Black box niet bedoeld voor ‘afrekenen’
Van Dalen benadrukt dat de ORBB bedoeld is om te leren van wat er goed en fout gaat, niet om mensen op fouten af te rekenen. “We hebben het systeem zó ontworpen dat het voor medewerkers veilig is om de black box te gebruiken. Je kijkt namelijk naar het geheel, niet naar één persoon. De kracht van de ORBB is dat je met zijn allen evalueert wat er precies gebeurt in de OK. Daarvoor is wel een cultuurverandering nodig. Het hele team moet zich veilig voelen om te zeggen wat er niet goed is gegaan. Het is dan ook belangrijk om open te zijn over wat je met die gegevens gaat doen: nadat het rapport is gemaakt, worden de originele data gewist.”
98 procent van de mensen die met het systeem hebben gewerkt - van artsen, verpleegkundigen en anesthesiologen tot co- en operatieassistenten – raadt collega’s aan hun operaties via de ORBB te evalueren. “In de topsport kijk je ook beelden terug”, zegt chirurgiehoogleraar Marlies Schijven, promotor van Van Dalen en medeverantwoordelijk voor het invoeren van de black box. “Opereren is naast topsport, bij uitstek een teamsport. En wie wil er nou niet tot het beste team behoren?“
Betere communicatie, samenwerking
Van Dalen concludeert dat de Black Box zijn waarde vooral heeft bewezen op het vlak van niet-technische vaardigheden, zoals de communicatie en samenwerking tussen de leden van het operatieteam.
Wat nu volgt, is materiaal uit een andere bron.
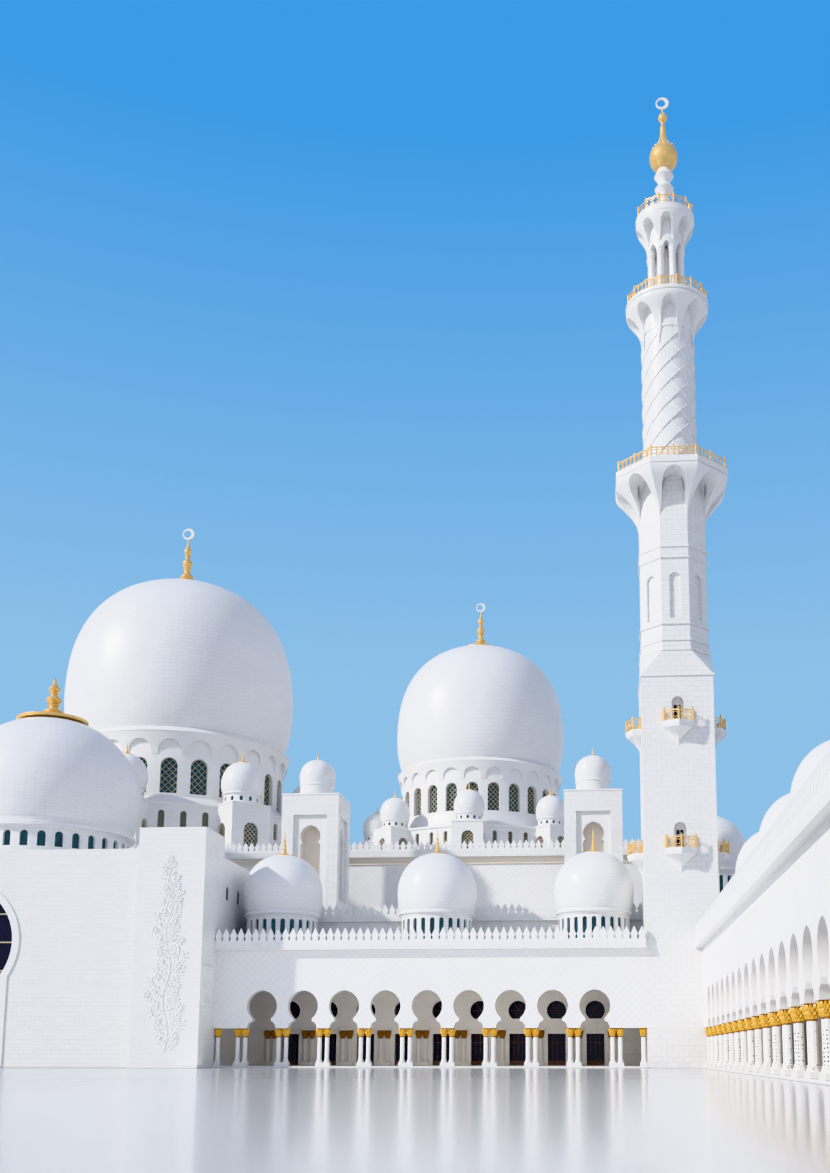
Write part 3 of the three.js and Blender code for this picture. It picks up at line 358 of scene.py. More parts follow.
def keyhole(half, foot, neck_half, neck, ring_z, radius, apex):
    """Keyhole opening: a flared foot, a neck and a round head with a slight point."""
    steps = 20
    start = asin(neck_half / radius)
    points = [(half, foot)]
    flare = half - neck_half
    for i in range(1, 5):
        angle = i * pi / 10
        points.append((half - flare * (1 - cos(angle)), foot + (neck - foot) * sin(angle)))
    points.append((neck_half, neck))
    for i in range(steps + 1):
        share = i / steps
        angle = start + (pi - start) * share
        lift = (apex - ring_z - radius) * max(0.0, (share - 0.55) / 0.45) ** 2
        points.append((radius * sin(angle), ring_z - radius * cos(angle) + lift))
    points[-1] = (0.0, apex)
    return mirrored(points)


def shifted(points, x=0.0, z=0.0):
    return [(u + x, v + z) for u, v in points]


def scaled(points, x, z):
    return [(u * x, v * z) for u, v in points]


def rectangle(left, right, foot, top):
    """Upright rectangle, or the profile of a plain ring."""
    return [(left, foot), (right, foot), (right, top), (left, top)]


class Work:
    """A piece being put together from shapes, with one material for each finish number."""

    def __init__(self, *finishes):
        self.bm = bmesh.new()
        self.finishes = finishes

    def add(self, shape, *places, finish=0, reveals=None):
        """Copies a shape to its places; reveals is the finish of faces that don't look along y."""
        for face in shape.faces:
            along = reveals is None or abs(face.normal.y) > 0.5
            face.material_index = finish if along else reveals
            face.smooth = True
        self.copy(shape, places or (HERE,))

    def include(self, part, *places, finishes):
        """Copies another work to its places; finishes gives this work's number for each of its own."""
        for face in part.bm.faces:
            face.material_index = finishes[face.material_index]
        self.copy(part.bm, places or (HERE,))

    def copy(self, shape, places):
        mesh = bpy.data.meshes.new("shape")
        shape.to_mesh(mesh)
        shape.free()
        for place in places:
            copy = mesh.copy()
            copy.transform(place)
            self.bm.from_mesh(copy)
            bpy.data.meshes.remove(copy)
        bpy.data.meshes.remove(mesh)

    def done(self, name, slot, *nodes, centre=None, sharp=32.0):
        """Makes the piece at model scale, rides it on the building and hides what it stands for."""
        wrap_coordinates(self.bm, centre)
        bmesh.ops.transform(self.bm, matrix=TO_MODEL, verts=self.bm.verts)
        mesh = bpy.data.meshes.new(name)
        self.bm.to_mesh(mesh)
        self.bm.free()
        for finish in self.finishes:
            mesh.materials.append(MATERIALS[finish])
        mesh.set_sharp_from_angle(angle=radians(sharp))
        piece = bpy.data.objects.new(name, mesh)
        bpy.context.collection.objects.link(piece)
        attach(piece, "root")
        if nodes:
            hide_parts(*nodes)
        return piece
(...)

Alle voorgaande initiatieven om deze vaardigheden te verbeteren, hadden veel minder succes. “Mensen doen regelmatig verkeerde aannames”, vertelt Van Dalen. “Voor een ander denken, zonder bij deze persoon te checken of dat echt is wat hij of zij wil. Welke lamp bedoel je precies als je zegt dat het licht wat feller mag? Duidelijk communiceren blijkt niet altijd makkelijk.”
Of de black box voor minder complicaties zorgt in de OK? Van Dalen heeft dat niet heeft uitgezocht en vindt dat dan ook moeilijk te bepalen. Promoter Schijven zegt hierover: “Gelukkig weten we door de black box wat er echt gebeurt in de OK, en kunnen we zo nodig aanpassingen doen om nog veiligere en betere zorg te leveren met het hele OK-team. Geweldig toch?”